Rocket Test Facility Design, Modelling, and Simulation

Abstract

At present, rocket testing remains a challenge due to the complexity of safety aspects involved and the associated costs. Despite these challenges, testing is a crucial aspect of a rocket engine's lifecycle. To address this, the current study aims to design a model, simulate, and control a test facility for chemical propulsion systems. For this particular study, two distinct bi-propellant systems were examined. The first system involved the design of a liquid-propellant feeding system, while the second focused on a 500 N lab-scale bi-propellant rocket, equipped with both an engine and a feeding system. The research incorporated real-time monitoring via a control system dashboard, using PID controllers to adjust propellant pressure and flow rate.

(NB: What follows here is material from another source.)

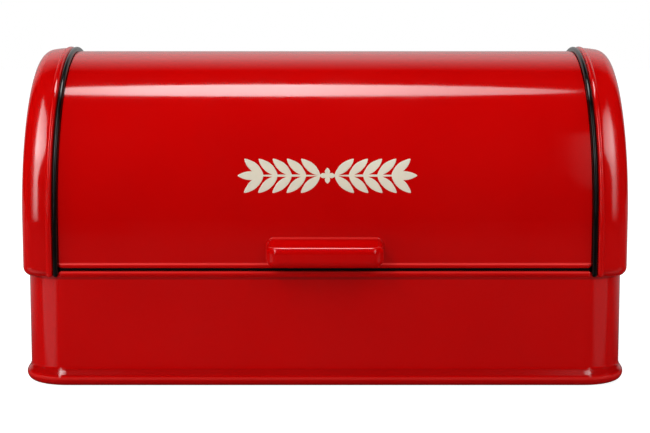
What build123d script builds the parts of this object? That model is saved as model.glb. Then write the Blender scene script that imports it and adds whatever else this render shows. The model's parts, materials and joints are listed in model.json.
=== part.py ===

To assess the system's sensitivity response, a parametric study was conducted, examining variations in the oxidizer-to-fuel ratio as well as in the fuel and oxidizer pressures. This systematic investigation revealed correlations between these dynamic variables and crucial rocket parameters, such as thrust, characteristic velocity, specific impulse, heat release from fuel combustion, and nozzle expansion. The system was validated within acceptable error tolerances. This validation enabled comprehensive modelling for the parametric study. The study offers a validated, well-established, and robust platform for rocket design advancements. In short, the study provides a useful foundation for improving the reliability and understanding of rocket engine testing.